Jurors return verdict in murder trial of man accused of killing Tacoma taxi driver
Eddie Lamont Hogan was desperate.
He didn’t have a job. He didn’t have a stable home. And evidence suggests that in a span of 30 hours he tried to commit three robberies within six square blocks of Tacoma with the same revolver, deputy prosecutor Jesse Williams told jurors Wednesday.
During one of those robberies he killed a taxi driver, 54-year-old Robert “Big Dave” Crall.
“That sense of desperation in the defendant reached a feverish crescendo,” Williams said during closing arguments.
Jurors deliberated for part of the afternoon before they convicted Hogan of first-degree murder, second-degree murder, two counts of first-degree robbery, first-degree kidnapping, two counts of first-degree burglary, second-degree assault and first-degree unlawful gun possession.
The shooting happened early March 15, 2018, near the 5800 block of South Montgomery Street.
Charging papers said Hogan claimed he fired in self-defense “when Crall grabbed him in an attempt to keep him from fleeing the cab without paying his fare.”
Crall, Williams said, had been “trying to earn an earnest day’s living.”
Something Hogan wasn’t interested in, Williams said.
“The idea that he ever intended to get a ride from Mr.

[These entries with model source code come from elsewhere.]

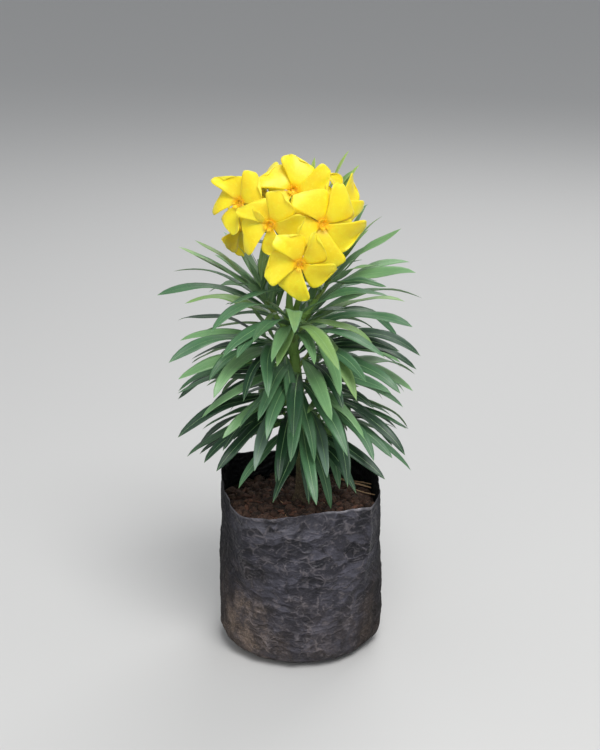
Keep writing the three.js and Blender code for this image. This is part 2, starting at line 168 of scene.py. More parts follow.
@dataclass(frozen=True)
class BagSizes:
    """The filled nursery bag."""

    radius: float = 65
    height: float = 133.5
    foot_round: float = 17
    film: float = 0.45
    corner_turn: float = 52
    corner_reach: float = 4.2


@dataclass(frozen=True)
class SoilSizes:
    """The soil's top."""

    level: float = 114
    edge: float = 112
    mound: float = 2
    flat_spot: float = 14
    lump: float = 1.1


@dataclass(frozen=True)
class BoughPlan:
    """One bough: its foot's height on the trunk, its way, and the leaves of the shoot at its tip."""

    name: str
    foot: float
    azimuth: float
    climb: float
    reach: float
    rises: Triple
    lengths: Triple
    turn: float


@dataclass(frozen=True)
class BlossomPlan:
    """One blossom: its throat, the way it faces, its petals' reach and the turn of its first petal."""

    at: Triple
    azimuth: float
    tilt: float
    reach: float
    turn: float

    def ways(self) -> tuple[Array, Array, Array]:
        """The direction out of the throat, and two across it."""
        out = heading(self.azimuth, self.tilt)
        right = unit(np.array([-out[1], out[0], 0.0]))
        return out, right, np.cross(out, right)


@dataclass(frozen=True)
class BlossomSizes:
    """What all blossoms share."""

    throat: float = 3.4
    tube: float = 15.0
    tube_foot: float = 1.3
    petals: int = 5
    petal_step: float = 72.0
    pinwheel: float = 17.0


@dataclass(frozen=True)
class BudSizes:
    """The furled buds among the blossoms."""

    count: int = 5
    length: float = 16.0
    radius: float = 2.1
    spread: float = 11.0
    height: float = 326.0


@dataclass(frozen=True)
class ShootSizes:
    """A side shoot: its radii, how steeply it stands and how long it is."""

    foot: float = 1.7
    tip: float = 1.1
    stand: float = 64.0
    length: float = 24.0


@dataclass(frozen=True)
class Clearances:
    """How far leaves stay from other shoots' leaves, from the limbs, the flowers, the soil and the bag."""

    other: float = 4.2
    limb: float = 2.6
    flower: float = 6.2
    soil: float = 7
    bag: float = 9


@dataclass(frozen=True)
class TierSizes:
    """The tiers of side shoots up the trunk, and half of the sector that each shoot keeps to."""

    count: int = 5
    lowest: float = 165.0
    step: float = 21.0
    half_sector: float = 66.0
    levels: int = 3


@dataclass(frozen=True)
class FanSizes:
    """How a shoot's leaves spread: from the lowest leaf to the topmost, and how far chance varies them."""

    rise: tuple[float, float] = (-12, 46)
    bend: tuple[float, float] = (40, 60)
    length: tuple[float, float] = (77, 92)
    droop: float = 13
    jitter: float = 9
    facing: float = 15
    loosening: float = 0.14
    vary_bend: float = 0.25
    vary_length: float = 0.08
    sweep: float = 16
    roll: float = 26


@dataclass(frozen=True)
class Room:
    """The room that a leaf needs.

    own_clear is the distance from its own shoot's leaves, ease the share of the usual distance from
    everything else, and tries the number of postures that are tried.
    """

    own_clear: float = 2.6
    ease: float = 1.0
    tries: int = 20


@dataclass(frozen=True)
class Seeds:
    """What the chance of each kind of thing starts from."""

    leaves: int = 3257
    finer_leaves: int = 71
    tones: int = 31
    bends: int = 57
    flakes: int = 411
    straws: int = 77
    petals: int = 909


@dataclass(frozen=True)
class AddedLeaf:
    """A leaf that the photograph shows apart from the tiers."""

    azimuth: float
    rise: float
    bend: float
    length: float


BAG = BagSizes()
SOIL = SoilSizes()
GAP = 0.3
TRUNK_FOOT = (2.0, 4.0)
BOUGH_RADIUS = (2.6, 1.8)
BOUGHS = (
    BoughPlan("left", 256, 176, 50, 21, (49, 32, 70), (89, 78, 66), 2),
    BoughPlan("right", 261, -12, 50, 31, (46, 28, 70), (84, 76, 62), 10),
    BoughPlan("back", 262, 62, 62, 47, (30, 58, 76), (80, 74, 69), -18),
)
STALK_TIP = np.array([-6.0, -7.0, 308.0])
BLOSSOMS = (
    BlossomPlan((-45, -27, 364), -122, 12, 25, 104),
    BlossomPlan((-5, -15, 371), -94, 24, 29, 74),
    BlossomPlan((-22, -43, 351), -106, 2, 28, -86),
    BlossomPlan((17, -36, 350), -72, 4, 33, -31),
    BlossomPlan((0, -57, 325), -90, -6, 27, -107),
    BlossomPlan((30, -6, 362), -42, 22, 25, 88),
    BlossomPlan((-31, 8, 369), 158, 44, 25, 60),
    BlossomPlan((-46, 10, 338), 164, 4, 25, 20),
    BlossomPlan((-18, 34, 350), 112, 16, 26, 84),
)
BLOSSOM = BlossomSizes()
BUDS = BudSizes()
SHOOT = ShootSizes()
CLEAR = Clearances()
TIERS = TierSizes()
TIER_LEAVES = ((-46.0, 0.0, 46.0), (-23.0, 23.0))
TIER_NAMES = ("lowest", "low", "middle", "upper", "top")
FAN = FanSizes()
MAIN_ROOM = Room()
ARCH_ROOM = Room(1.7, 0.52, 60)
SPIRE_ROOM = Room(1.2, 0.45, 80)
FINE_ROOM = Room(1.7, 0.52, 14)
TIP_LEVEL = 4
ADDED_LEVEL = 5
ARCHES = (AddedLeaf(-35.0, -10.0, 50.0, 98.0), AddedLeaf(-140.0, 40.0, 170.0, 34.0))
SPIRES = (
    AddedLeaf(60.0, 84.0, 10.0, 70.0),
    AddedLeaf(20.0, 76.0, 14.0, 74.0),
    AddedLeaf(0.0, 58.0, 14.0, 70.0),
    AddedLeaf(120.0, 74.0, 14.0, 66.0),
)
SIDES = {-90: "front", -30: "front_right", 30: "back_right", 90: "back", 150: "back_left", 210: "front_left"}
SEEDS = Seeds()


# The trunk and the lines of the limbs


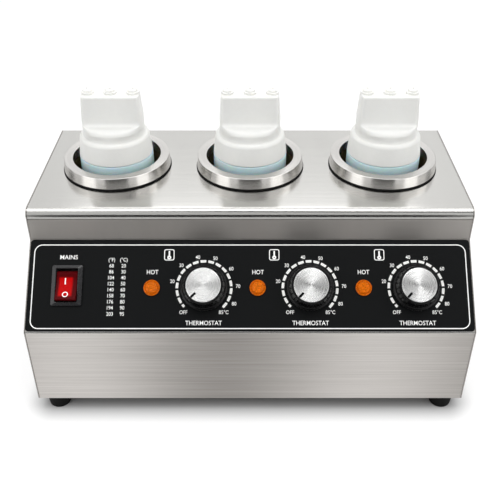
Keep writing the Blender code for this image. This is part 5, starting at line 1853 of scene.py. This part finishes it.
class WARMER_OT_inside(Operator):
    """Give the pieces inside the case and the inlet their materials"""

    bl_idname = "warmer.inside"
    bl_label = "Inside and inlet"

    def execute(self, context):
        metal, tube, sleeve, black = plated_steel(), copper(), silicone(), black_moulding()
        for name in WELLS:
            dress(metal, f"band_heater_{name}", f"control_shaft_{name}")
            dress(tube, f"thermostat_bulb_{name}")
            dress(black, f"thermostat_body_{name}")
            dress(sleeve, f"heater_lead_{name}")
        dress(black, "mains_inlet")
        dress(sleeve, "inlet_lead")
        dress(cream_moulding(), "terminal_block")
        build_pins(metal)
        return {"FINISHED"}


class WARMER_OT_stage(Operator):
    """Build the floor, the light and the camera"""

    bl_idname = "warmer.stage"
    bl_label = "Stage"

    def execute(self, context):
        build_floor()
        build_cards()
        build_world()
        build_lights()
        build_camera()
        return {"FINISHED"}


class WARMER_PT_pieces(Panel):
    """Lists the warmer's operators"""

    bl_idname = "WARMER_PT_pieces"
    bl_label = "Topping warmer"
    bl_space_type = "VIEW_3D"
    bl_region_type = "UI"
    bl_category = "Warmer"

    def draw(self, context):
        for operator in OPERATORS:
            self.layout.operator(operator.bl_idname)


OPERATORS = (
    WARMER_OT_case,
    WARMER_OT_wells,
    WARMER_OT_bottles,
    WARMER_OT_dials,
    WARMER_OT_lamps,
    WARMER_OT_switch,
    WARMER_OT_print,
    WARMER_OT_inside,
    WARMER_OT_stage,
)
GROUPS = (
    CaseSettings,
    WellSettings,
    BottleSettings,
    PrintSettings,
    ControlSettings,
    StageSettings,
    WarmerSettings,
)


def register():
    """Registers the add-on's classes and settings."""
    for item in (*GROUPS, *OPERATORS, WARMER_PT_pieces):
        bpy.utils.register_class(item)
    bpy.types.Scene.topping_warmer = PointerProperty(type=WarmerSettings)


def unregister():
    """Removes the add-on's classes and settings."""
    del bpy.types.Scene.topping_warmer
    for item in reversed((*GROUPS, *OPERATORS, WARMER_PT_pieces)):
        bpy.utils.unregister_class(item)


def main():
    """Builds every piece and the stage."""
    register()
    bpy.ops.warmer.case()
    bpy.ops.warmer.wells()
    bpy.ops.warmer.bottles()
    bpy.ops.warmer.dials()
    bpy.ops.warmer.lamps()
    bpy.ops.warmer.switch()
    bpy.ops.warmer.print()
    bpy.ops.warmer.inside()
    bpy.ops.warmer.stage()


if __name__ == "__main__":
    main()
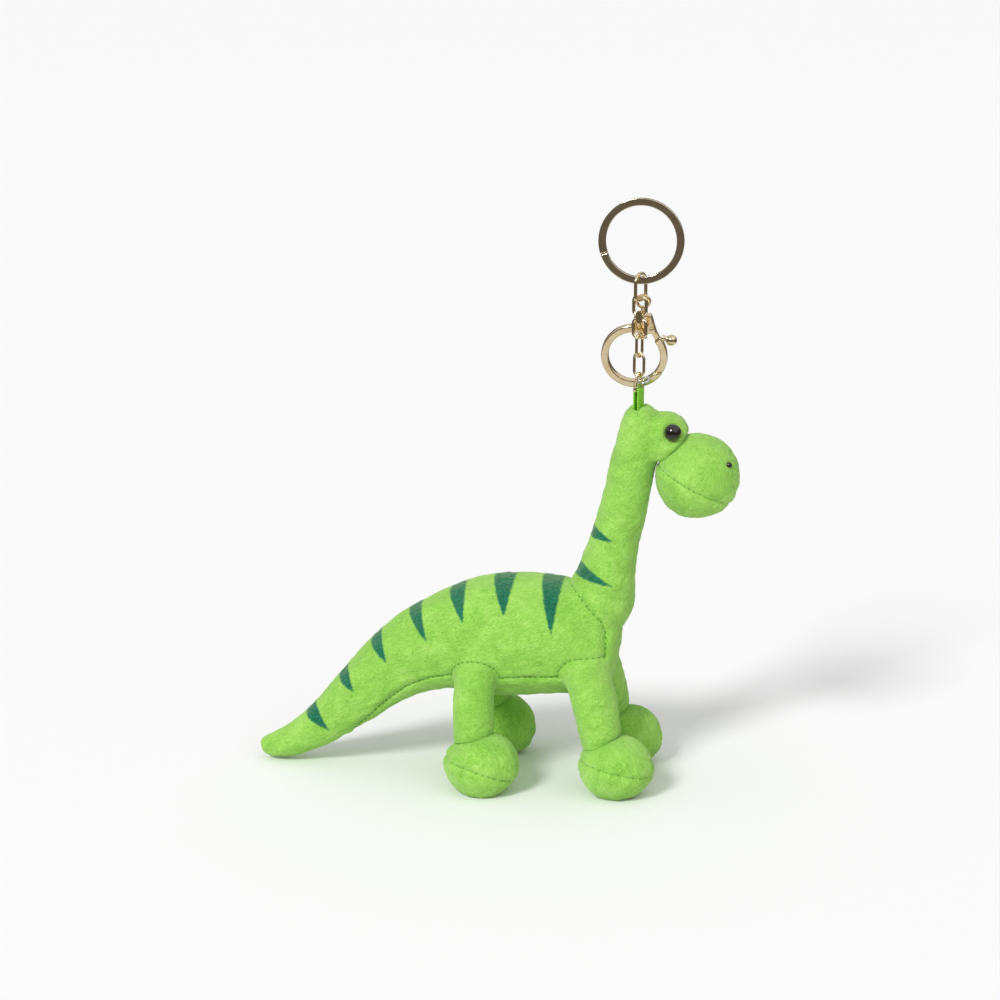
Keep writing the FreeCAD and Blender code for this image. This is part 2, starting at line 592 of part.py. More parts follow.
def clasp_body(heights):
    """Hub and fixed hook in one casting, bored for the shank and slotted for the gate."""
    band = flat_ring_sector("hook_band", "sizes.hook_from", "sizes.hook_to", "sizes.hook_thick")
    sweep = add("Part::Cylinder", "nose_sweep", Radius="sizes.gate_reach + sizes.nose_gap",
                Height="3 * sizes.hook_thick", Angle="sizes.nose_arc")
    place(sweep, x="sizes.pivot_x", y="1.5 * sizes.hook_thick", z="sizes.pivot_z", pitch="-sizes.nose_from",
          roll="90")
    hook = cut("hook", band, sweep)
    bridge = flat_ring_sector("hook_bridge", "sizes.bridge_from", "sizes.hook_from + sizes.bridge_lap",
                              "sizes.hook_thick")
    bore = add("Part::Cylinder", "shank_hole", Radius="sizes.shank_bore", Height="3 * sizes.shank_long")
    place(bore, z="-2 * sizes.shank_long")
    room = disc("button_room", "sizes.hook_outer - sizes.hook_band", "3 * sizes.hub_thick", "sizes.hook_x",
                "sizes.hook_z", "-1.5 * sizes.hub_thick")
    slot = add("Part::Box", "gate_slot", Length="2 * sizes.slot_size", Width="sizes.slot_wide",
               Height="2 * sizes.slot_size")
    place(slot, x="sizes.pivot_x - sizes.slot_edge", y="-sizes.slot_wide / 2",
          z="sizes.pivot_z + sizes.slot_edge - 2 * sizes.slot_size")
    pin_hole = disc("pin_hole", "sizes.pin_size", "2 * sizes.hub_thick", "sizes.pivot_x", "sizes.pivot_z",
                    "-sizes.hub_thick")
    casting = fuse("clasp_casting", hook, bridge, hub_block())
    whole = cut("clasp_body", casting, room, bore, slot, pin_hole)
    keep("clasp_body", on_clasp(whole, heights))


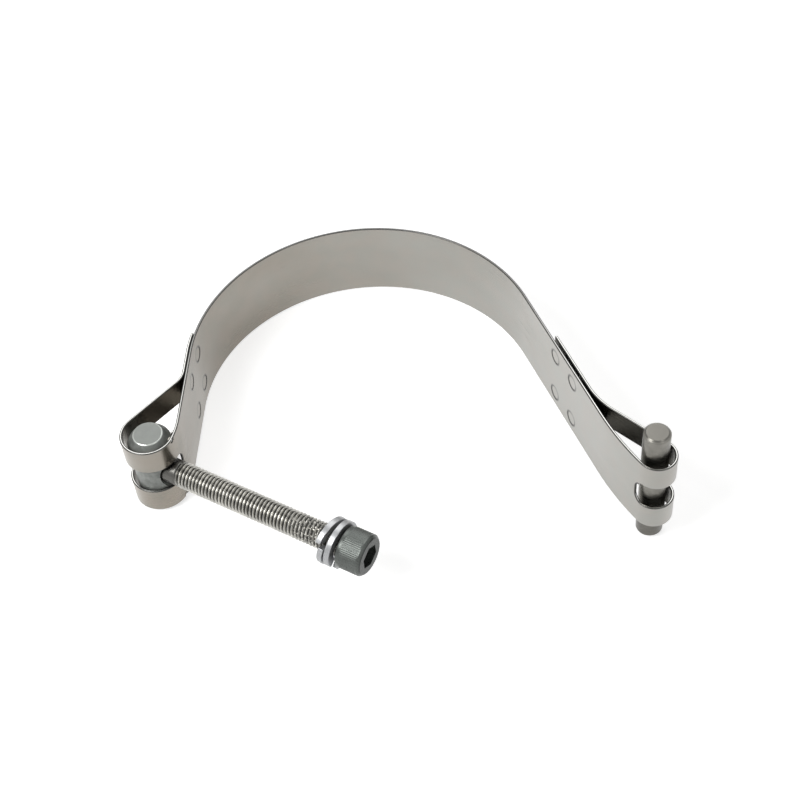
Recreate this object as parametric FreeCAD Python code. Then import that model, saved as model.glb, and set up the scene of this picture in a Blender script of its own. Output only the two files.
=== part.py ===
"""Exhaust clamp in its sprung-open state.

One folded and spot-welded strap, a threaded trunnion in its left eye, a cap screw with two
spring washers in the trunnion, and a loose hinge pin in its right eye. Millimetres, +Z along
the pipe's axis, origin on that axis at the middle of the strap's width, +X towards the pin.
"""
import FreeCAD
import Part
import math
import os

Vector = FreeCAD.Vector

# Strap: one strip of stainless sheet
bore_radius = 66.5
strip_width = 33.5
strip_thickness = 1.1
edge_bevel = 0.2

# Left end of the strap, which holds the trunnion
left_arc_angle = 81.2
left_leg_length = 33.8
left_flare_radius = 34.4
left_flare_angle = 14.9
left_eye_bore = 9.2
left_tail_reach = 30.4
left_bend_radius = 9.0
left_weld_lap = 19.6
left_weld_gap = 0.1
left_weld_rows = 16.8
left_weld_margin = 3.6
left_window_lead = 3.6
left_window_land = -3.0

# Right end of the strap, which holds the pin
right_arc_angle = 74.2
right_leg_length = 66.2
right_flare_radius = 121.4
right_flare_angle = 12.5
right_eye_bore = 6.3
right_tail_reach = 38.5
right_bend_radius = 30.0
right_weld_lap = 28.3
right_weld_gap = 0.8
right_weld_rows = 20.6
right_weld_margin = 4.6
right_window_lead = 2.4
right_window_land = -4.0

# Windows, spot welds and staking of the strap
window_height = 11.5
window_corner = 4.0
weld_pitch = 14.4
weld_nugget_radius = 2.2
electrode_radius = 3.1
electrode_depth = 0.12
stake_radius = 1.8
stake_depth = 0.75
stake_inset = 1.0
stake_path_offset = 0.4

# Threaded trunnion in the left eye
trunnion_length = 34.6
trunnion_radius = 8.2
trunnion_face_radius = 5.4
trunnion_cone_height = 3.9
trunnion_edge_rounding = 0.35
trunnion_seat_clearance = 0.12
trunnion_seat_angle = -70.0

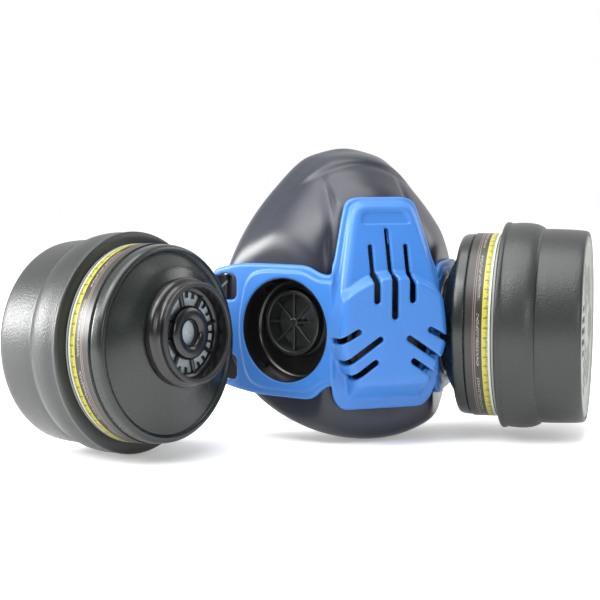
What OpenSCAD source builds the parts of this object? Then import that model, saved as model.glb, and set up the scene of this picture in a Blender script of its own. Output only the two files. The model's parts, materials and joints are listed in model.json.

Crall — nonsense,” Williams told the jury. “... He was always casing Mr. Crall to rob him.”
Video from the taxi shows Hogan was the perpetrator, he argued.
He also said Hogan was found with the gun within 19 hours of the shooting, blocks away from the scene. Hogan frequented the area, the prosecutor said.
“He confessed to committing the murder, he has the gun used in the murder — what more do you need?” Williams asked.
Days earlier, Hogan robbed a man of his cellphone outside a convenience store and burglarized a woman’s home. Then he returned to her home and fired the gun, Williams said.
Hogan confessed to police he killed Crall but denied burglarizing or robbing the others, Williams said.
Defense attorney Dino Sepe argued that the shooting that killed Crall did not happen during an attempted robbery.
He said Crall refused to give Hogan the money, Hogan went to leave, and he and Crall struggled.
“Once Mr. Crall says: ‘No, F no,’ and Mr. Hogan decides to get out, the attempt is finished,” Sepe said.
Crall was shot after he got outside the cab, “considerably after” Hogan demanded the money, Sepe argued.
“That’s felony murder in the second degree,” Sepe said. “Nothing more, nothing less.”
Sepe also questioned the credibility of witnesses in the case, and argued that ballistics is subjective.
Subjectivity can create uncertainty, “and uncertainty creates doubt,” he told the jury.
Williams told the jury on rebuttal: “The evidence can be overwhelming against you, and you can still exercise your right to go to trial.”
The evidence was overwhelming in Mr. Hogan’s case, he said.
Hogan is to be sentenced later this year.